(TASK INSTRUCTIONS): Write the listing out again, all of it, word for word.
═══
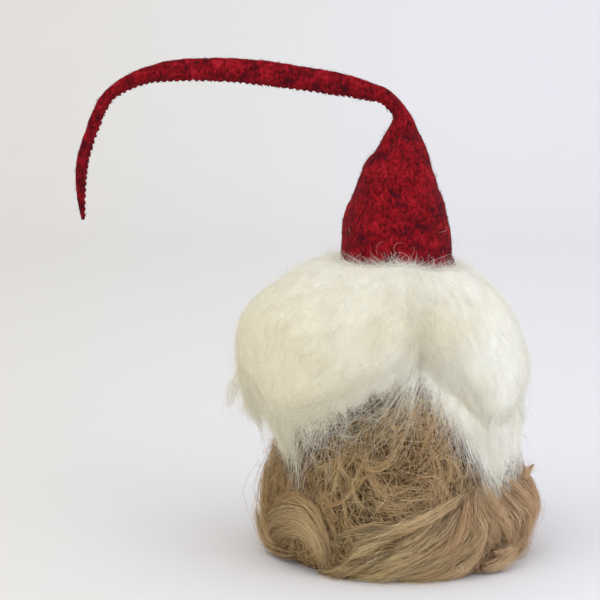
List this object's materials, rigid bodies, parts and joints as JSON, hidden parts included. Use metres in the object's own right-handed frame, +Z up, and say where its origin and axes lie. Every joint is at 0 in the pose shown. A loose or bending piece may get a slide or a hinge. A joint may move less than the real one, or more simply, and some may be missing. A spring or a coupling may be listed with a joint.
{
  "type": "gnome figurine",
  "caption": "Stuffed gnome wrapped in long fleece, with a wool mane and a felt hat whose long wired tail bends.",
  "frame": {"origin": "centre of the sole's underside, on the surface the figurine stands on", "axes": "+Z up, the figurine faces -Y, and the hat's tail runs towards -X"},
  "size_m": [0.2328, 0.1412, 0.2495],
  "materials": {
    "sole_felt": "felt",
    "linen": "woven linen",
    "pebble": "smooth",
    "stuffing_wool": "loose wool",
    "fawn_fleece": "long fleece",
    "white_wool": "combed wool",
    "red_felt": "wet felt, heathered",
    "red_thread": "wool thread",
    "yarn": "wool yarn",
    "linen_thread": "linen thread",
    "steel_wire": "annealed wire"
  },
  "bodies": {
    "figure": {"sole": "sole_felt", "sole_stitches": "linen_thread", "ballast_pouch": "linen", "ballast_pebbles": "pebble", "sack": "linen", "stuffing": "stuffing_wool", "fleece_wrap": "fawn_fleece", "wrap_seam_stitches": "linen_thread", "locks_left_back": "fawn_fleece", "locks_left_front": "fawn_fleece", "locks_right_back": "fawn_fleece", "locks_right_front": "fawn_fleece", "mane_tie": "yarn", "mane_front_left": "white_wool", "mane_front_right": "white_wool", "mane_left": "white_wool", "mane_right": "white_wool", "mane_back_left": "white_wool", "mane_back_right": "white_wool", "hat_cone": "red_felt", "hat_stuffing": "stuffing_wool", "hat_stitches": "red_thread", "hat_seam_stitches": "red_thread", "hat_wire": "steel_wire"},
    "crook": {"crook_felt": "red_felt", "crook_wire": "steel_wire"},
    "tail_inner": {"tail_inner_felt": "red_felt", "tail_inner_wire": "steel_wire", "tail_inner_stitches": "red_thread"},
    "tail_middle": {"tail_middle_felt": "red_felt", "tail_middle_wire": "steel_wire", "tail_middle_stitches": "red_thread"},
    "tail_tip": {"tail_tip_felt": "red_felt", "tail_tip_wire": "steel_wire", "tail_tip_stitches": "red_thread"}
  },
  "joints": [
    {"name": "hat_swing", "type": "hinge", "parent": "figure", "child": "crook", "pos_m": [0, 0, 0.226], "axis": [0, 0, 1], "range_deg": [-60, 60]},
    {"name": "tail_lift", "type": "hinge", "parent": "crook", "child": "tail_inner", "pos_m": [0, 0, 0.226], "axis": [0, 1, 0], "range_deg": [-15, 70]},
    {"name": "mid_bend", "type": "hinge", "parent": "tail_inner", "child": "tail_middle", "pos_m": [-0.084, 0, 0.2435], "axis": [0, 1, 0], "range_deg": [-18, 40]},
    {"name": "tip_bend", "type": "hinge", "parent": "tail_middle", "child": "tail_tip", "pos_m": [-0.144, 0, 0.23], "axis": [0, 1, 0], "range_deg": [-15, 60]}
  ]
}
═══
(TASK ANSWER):
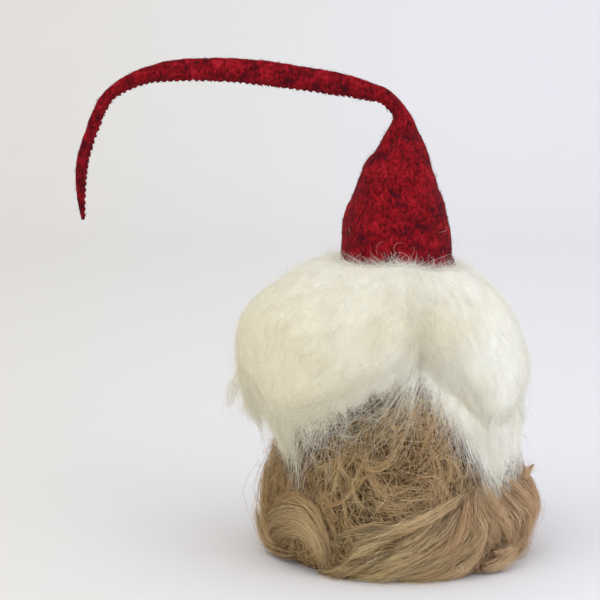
List this object's materials, rigid bodies, parts and joints as JSON, hidden parts included. Use metres in the object's own right-handed frame, +Z up, and say where its origin and axes lie. Every joint is at 0 in the pose shown. A loose or bending piece may get a slide or a hinge. A joint may move less than the real one, or more simply, and some may be missing. A spring or a coupling may be listed with a joint.
{
  "type": "gnome figurine",
  "caption": "Stuffed gnome wrapped in long fleece, with a wool mane and a felt hat whose long wired tail bends.",
  "frame": {"origin": "centre of the sole's underside, on the surface the figurine stands on", "axes": "+Z up, the figurine faces -Y, and the hat's tail runs towards -X"},
  "size_m": [0.2328, 0.1412, 0.2495],
  "materials": {
    "sole_felt": "felt",
    "linen": "woven linen",
    "pebble": "smooth",
    "stuffing_wool": "loose wool",
    "fawn_fleece": "long fleece",
    "white_wool": "combed wool",
    "red_felt": "wet felt, heathered",
    "red_thread": "wool thread",
    "yarn": "wool yarn",
    "linen_thread": "linen thread",
    "steel_wire": "annealed wire"
  },
  "bodies": {
    "figure": {"sole": "sole_felt", "sole_stitches": "linen_thread", "ballast_pouch": "linen", "ballast_pebbles": "pebble", "sack": "linen", "stuffing": "stuffing_wool", "fleece_wrap": "fawn_fleece", "wrap_seam_stitches": "linen_thread", "locks_left_back": "fawn_fleece", "locks_left_front": "fawn_fleece", "locks_right_back": "fawn_fleece", "locks_right_front": "fawn_fleece", "mane_tie": "yarn", "mane_front_left": "white_wool", "mane_front_right": "white_wool", "mane_left": "white_wool", "mane_right": "white_wool", "mane_back_left": "white_wool", "mane_back_right": "white_wool", "hat_cone": "red_felt", "hat_stuffing": "stuffing_wool", "hat_stitches": "red_thread", "hat_seam_stitches": "red_thread", "hat_wire": "steel_wire"},
    "crook": {"crook_felt": "red_felt", "crook_wire": "steel_wire"},
    "tail_inner": {"tail_inner_felt": "red_felt", "tail_inner_wire": "steel_wire", "tail_inner_stitches": "red_thread"},
    "tail_middle": {"tail_middle_felt": "red_felt", "tail_middle_wire": "steel_wire", "tail_middle_stitches": "red_thread"},
    "tail_tip": {"tail_tip_felt": "red_felt", "tail_tip_wire": "steel_wire", "tail_tip_stitches": "red_thread"}
  },
  "joints": [
    {"name": "hat_swing", "type": "hinge", "parent": "figure", "child": "crook", "pos_m": [0, 0, 0.226], "axis": [0, 0, 1], "range_deg": [-60, 60]},
    {"name": "tail_lift", "type": "hinge", "parent": "crook", "child": "tail_inner", "pos_m": [0, 0, 0.226], "axis": [0, 1, 0], "range_deg": [-15, 70]},
    {"name": "mid_bend", "type": "hinge", "parent": "tail_inner", "child": "tail_middle", "pos_m": [-0.084, 0, 0.2435], "axis": [0, 1, 0], "range_deg": [-18, 40]},
    {"name": "tip_bend", "type": "hinge", "parent": "tail_middle", "child": "tail_tip", "pos_m": [-0.144, 0, 0.23], "axis": [0, 1, 0], "range_deg": [-15, 60]}
  ]
}